The last time I posted this I got many down votes and I don't know why. Maybe because I forgot to include my work?
I got the PDE $\dfrac{\partial^2 u}{\partial x^2} -2 \dfrac{\partial^2 u}{\partial x \, \partial y} - 3\dfrac{\partial^2 u}{\partial y^2} = 0$
General solution found to be $u(x, y) = F_1(x - y) + F_2(3x + y)$ these are arbitrary functions.
I want to get a solution to the equation that satisfies the boundary conditions $u(x,0) = x$, $u_y(x,0) = 0$.

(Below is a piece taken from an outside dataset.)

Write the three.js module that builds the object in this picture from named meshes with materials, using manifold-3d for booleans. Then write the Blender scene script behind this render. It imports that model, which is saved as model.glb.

$$u(x, 0) = x: u(x, 0) = F_1(x) + F_2(3x) = x$$
$$u_y(x, y) = - F_1'(x - y) + F_2'(3x + y)$$
$$u_y(x,0) = 0: u_y(x, 0) = - F_1'(x) + F_2'(3x) = 0$$
And also get a solution to the equation with the general boundary conditions $u(x,0) = g_0(x)$ and $u_y(x,0) = g_1(x)$.
$$u(x,0) = g_0(x): u(x, 0) = F_1(x) + F_2(3x) = g_0(x)$$
$$u_y(x,0) = g_1(x): u_y(x, 0) = -F_1'(x) + F_2'(3x) = g_1(x)$$
I am stuck. Please show me how this is done. Thank you.
You have $F_1(x) + F_2(3x) = x$, differentiating by $x$ we'll get $F_1'(x)+3F_2'(3x)=1$. From the last boundary condition we have $-F_1'(x)+F_2'(3x)=0$. Adding two equations together, we get $4F_2'(3x)=1$. Now we can integrate and find $F_2$: $4\int{F_2'(3x)}dx=\int{dx}=x+c$; $F_2(x)=\frac{x}{12}+c$. Now substitute $F_2$ back in the initial condition and find $F_1$: $F_1(x)+\frac{3x}{12}+c=x$; $F_1=...$